Morgengedanken
Sonntag, 6.05 Uhr -
6.08 Uhr,
Montag bis Samstag, 5.40 Uhr - 5.43 Uhr,
ORF Regionalradios
von Dr. Jakob Mitterhöfer,
NÖ
Sonntag, 26. Juni 2005:
Medienspektakel
Haben Sie sich auch
gefreut wie telegen unsere Kirche ist? Wochenlang war sie in den
Medien - Rom und der Papst. Freilich der erste Anlass war traurig.

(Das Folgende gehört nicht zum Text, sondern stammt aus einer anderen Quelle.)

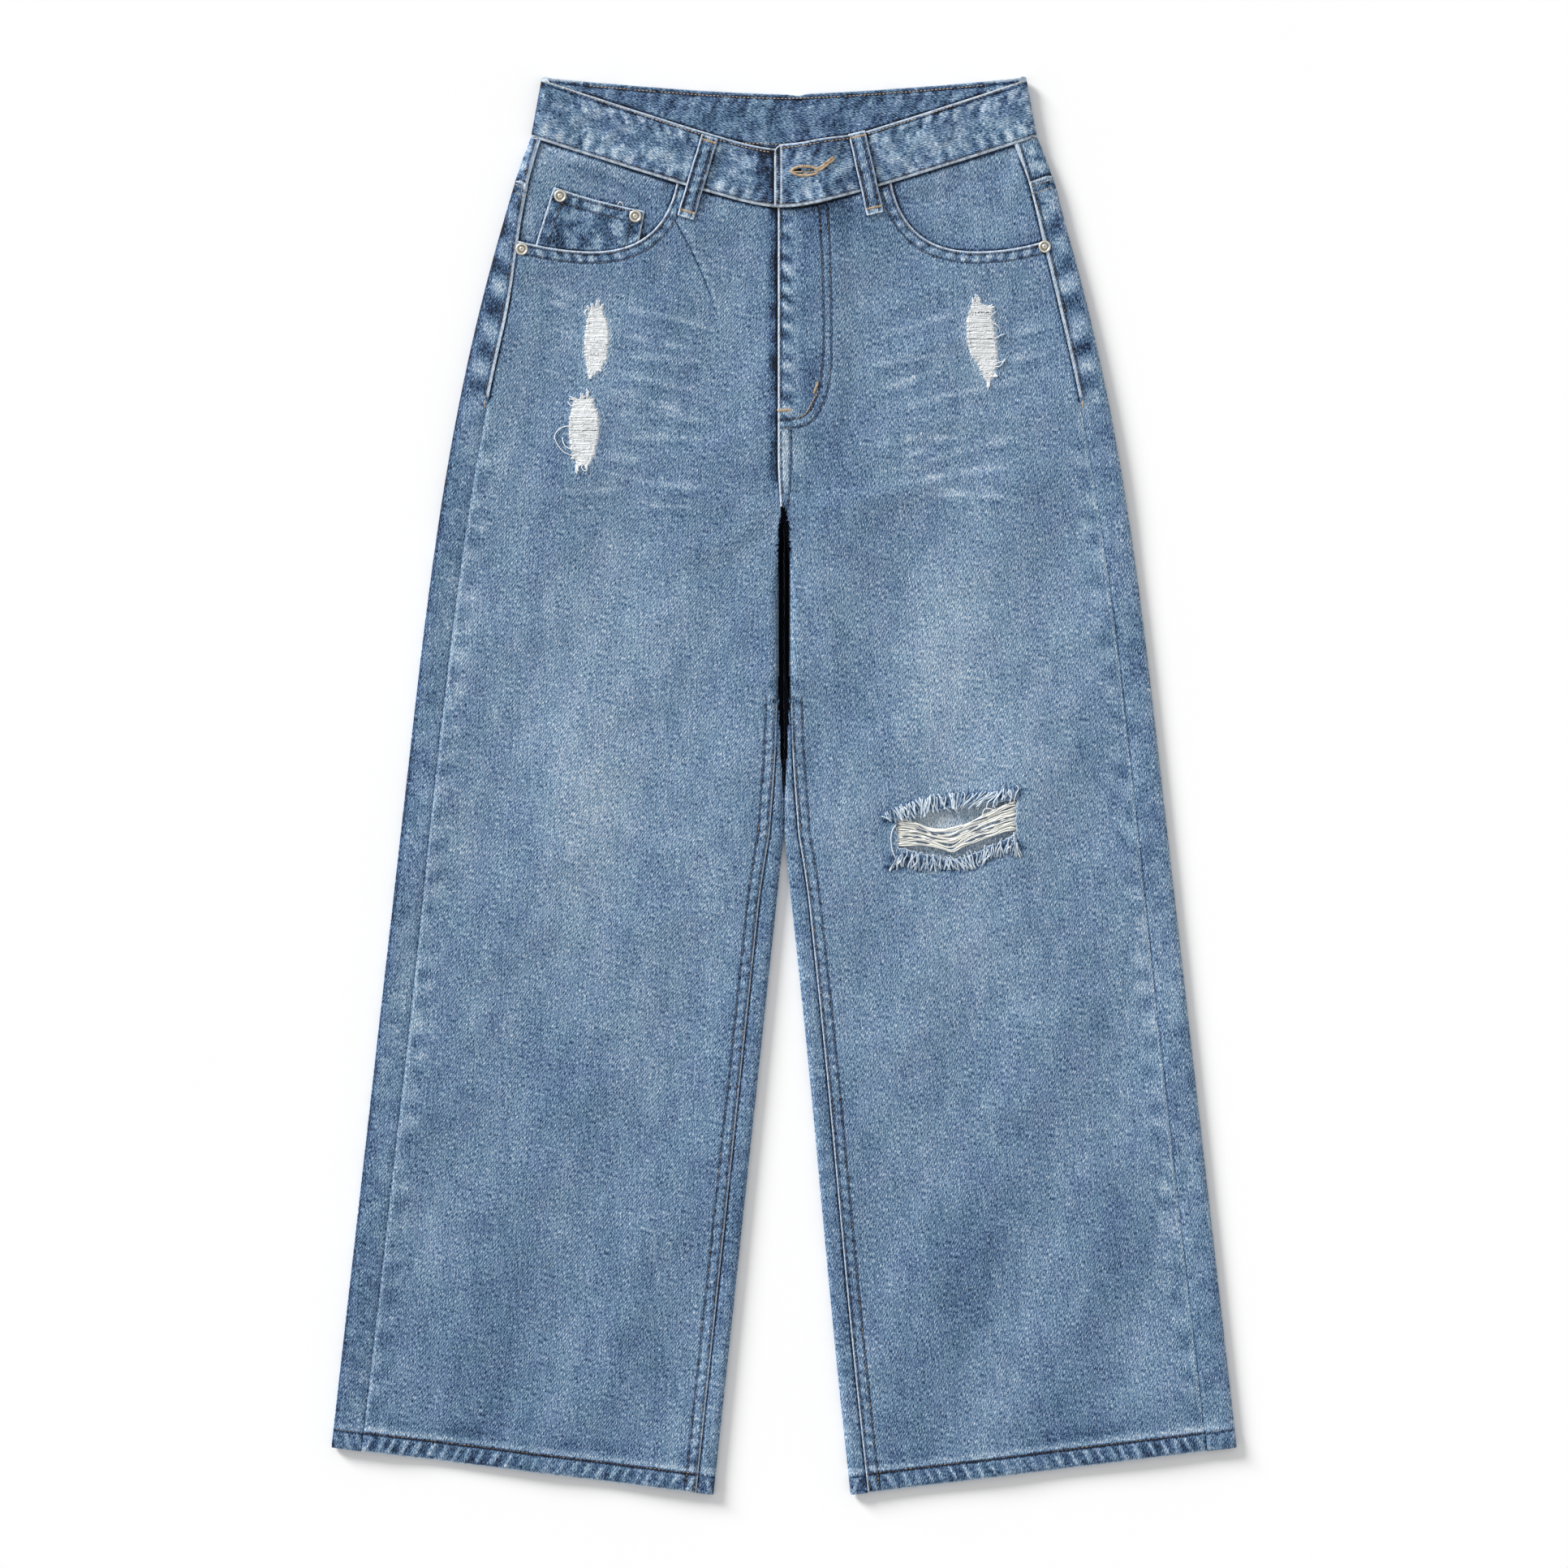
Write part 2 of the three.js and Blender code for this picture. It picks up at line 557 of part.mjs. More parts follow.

Ein kranker und sterbender Papst , dazu alles öffentlich.
Die vielen Millionen, die
nach Rom strömten, um Abschied zu nehmen, mussten nur einige
Tage anhängen, um auch beim zweiten Anlass life dabei zu sein. Sie
konnten den weißen Rauch sehen, dem neuen Papst zujubeln und sogar
die Amtseinführung erleben.
Uns daheim wurden alle
Ereignisse frei Haus geliefert.
Den Medien ist ein großes
Lob auszusprechen, sie haben sich wochenlang bemüht zu
recherchieren und alle Ereignisse genau zu bringen.
Eine Anfrage habe ich
allerdings an die Kirche: Nachdem nun diese Ereignisse vorbei sind,
da frage ich mich wie soll sich die Kirche jetzt nachdem wir einen
neuen Papst haben darstellen?
Wie Sie wissen, die große
Mehrheit der Christinnen und Christen lebt in der Dritten Welt. Ich
denke diesen muss sich jetzt unsere Kirche, nachdem diese großen
Ereignisse bereits der Vergangenheit angehören, zuwenden. Denken
Sie auch so?
Montag, 27. Juni 2005:
Großväter
Pater Matthias bereitet
sich auf seinen Einsatz als Missionar in Ghana vor. Er kommt eben
vom Sprachstudium zurück. Der „Chef“ des Hauses empfängt ihn
an der Klosterpforte: „Der neue Papst hat unsere Mitbrüder in
Euphorie versetzt. Sie sind happy, sie haben festgestellt, ein jeder
von ihnen ist jünger als der Papst.
Nicht alle, die schon längst
im Ruhestand sein könnten, trauen sich noch so schwere Ämter wie
die Leitung in der Kirche zu. Der Linzer Bischof Maximilian Aichern
tritt zurück, weil er der Meinung ist, als 73-jähriger „Opa“
sei sein Platz nicht mehr an der Spitze einer so großen Diözese,
sondern in der Pension.
Den Pensionisten möchte
ich sagen, ich spreche nicht von Ihnen, sondern von der
Leitungsfunktion in einem so riesigen Apparat wie unsere Weltkirche
ist. Stellen Sie sich doch vor die Anforderungen und
Erwartungen an einen Papst. Das Nachdenken über eine Verjüngung
der Strukturen ist nicht zu überhören und keineswegs respektlos.
Jedes Alter hat seine
Plagen, sagt die Weisheit der Bibel. Es kann nur im Sinne der Bibel
sein, wenn gewisse „Plagen“ auf jüngere Schultern gelegt
werden.
Dienstag, 28. Juni 2005:
Ein Rat an den Papst
Würden Sie es wagen,
einen solchen Brief unserem Papst zu schreiben: „Wenn du ganz und
gar für alle da sein willst, nach dem Beispiel des Paulus, der
allen alles geworden ist, lobe ich deine Menschlichkeit – aber
nur, wenn sie voll und echt ist. Wie kannst du aber voll und echt
sein, wenn du dich selbst verloren hast? Auch du bist ein Mensch.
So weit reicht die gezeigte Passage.